Pitching A Community Song For Sync And Placements
Sync means synchronization licensing and it is when your song is placed in film, TV, or ads. Songs about belonging can be very attractive for sync because they create emotional connection quickly.
Pitching tips
- Provide a one sentence story about who the song is for. Keep it specific. Example: A song for a montage where a group of unlikely friends rebuild a community garden.
- Offer alternate mixes. A stripped acoustic version works for intimate scenes. A choral version works for big finales.
- List potential cues and scenes where the song would work. This helps music supervisors imagine placements. Music supervisors are professionals who select music for visual media.
Action Plan You Can Use Today
- Write one sentence that states the core emotional promise of your song. Turn it into a short title that works as a chant.
- Pick a point of view. Choose we if you want inclusion. Choose I if the song is a found family story.
- Do a five minute field scan. List five local objects or micro rituals you saw today. Pick one to build four lines around.
- Do the call and response map. Create a one line call and five responses. Choose the best and make it the chorus ring phrase.
- Record a rough demo on your phone. Sing the chorus twice so you can test crowd singability. Play it to three people from the community you are singing about and listen.
- Iterate.
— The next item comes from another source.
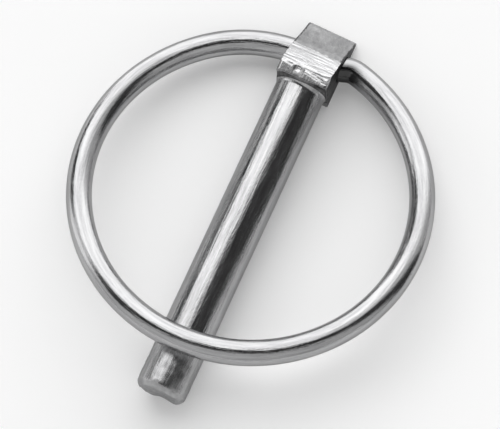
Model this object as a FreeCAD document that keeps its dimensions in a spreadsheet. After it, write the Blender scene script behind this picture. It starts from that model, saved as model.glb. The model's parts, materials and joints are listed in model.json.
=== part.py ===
import FreeCAD, Part
import math
import os
import Sketcher
from FreeCAD import Placement, Rotation, Vector

# Wire lock pin: a round shank with a square head, and a spring wire ring whose two ends
# turn in one cross hole through the head. The ring swings over and closes on the shank.
#
# Each piece is drawn in a frame of its own: X across, -Y towards the tip, +Z to the
# side of the ring. The pin's frame has its origin where the shank's axis leaves the head.
# The ring's frame has its origin on the hinge axis, in the plane of the wire.

# Driving sizes in millimetres, angles in degrees
SIZES = {
    "shank_diameter": 8.0,
    "shank_length": 53.0,
    "tip_chamfer": 0.6,
    "shoulder_round": 0.7,
    "head_width": 8.4,
    "head_step": 0.4,
    "hinge_back": 5.8,
    "hinge_drop": 2.6,
    "wire_diameter": 4.0,
    "running_gap": 0.1,
    "back_wall": 0.5,
    "torn_wall": 0.5,
    "torn_angle": 49.6,
    "cut_wall": 0.67,
    "cut_angle": 41.2,
    "cut_roll": 0.8,
    "head_corner": 0.5,
    "mouth_chamfer": 0.25,
    "dimple_radius": 1.2,
    "dimple_depth": 0.15,
    "dimple_across": 1.1,
    "dimple_back": 1.2,
    "ring_radius": 26.4,
    "ring_setback": 0.95,
    "ring_seat_gap": 0.1,
    "bend_radius": 3.0,
    "bend_gap": 0.3,
    "end_offset": 0.5,
    "end_gap": 0.8,
    "left_blend": 38.0,
    "right_blend": 80.0,
}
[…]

Change any line that sounds like a poster. Replace it with a small object or action. Keep the chorus plain and powerful.
FAQ About Writing Lyrics On Community And Belonging
How do I avoid writing shallow or performative lyrics about a community I am not part of
Do research and listen. Talk to people who belong to that community before you write. Use specific details you learned from those conversations and credit contributors. If a ritual or language feels sacred, get permission. If you cannot get permission, pick a different image or partner with someone from the community for co writing.
What are the best perspectives for a communal chorus
First person plural works best for invitations. Second person works best for intimate calls. First person singular is great for conversion stories where the singer moves from outsider to insider. Pick the perspective that matches the feeling you want the chorus to create.
How can I make my chorus easy for crowds to sing
Keep it short. Use open vowels like oh and ah. Put the title on a long note or a clear beat. Repeat the title at least twice. Leave space in the arrangement for people to fill with their voices.
Are there production tricks that make a song feel communal
Layer group vocals, add field recordings of real crowds, and use slight tuning variance to keep the chorus human. A recorded ambient crowd can be mixed low to suggest a group without overpowering the lead vocal. Double tracking and stacked harmonies also make a chorus feel large and accessible.
How do I be inclusive with language without being clumsy
Use specific inclusive images instead of generic statements. Avoid clichés. Use names, time and place details. If you are using gender terms or identity markers, be accurate and if possible co write with people who identify that way so your language is lived not imagined.
Can a song about belonging also be political
Yes. Belonging and politics often overlap because who belongs is a political question. If your song enters the political realm, do so with clarity. Use specifics and call to action. Expect pushback and be prepared to stand by the message with actions that support it.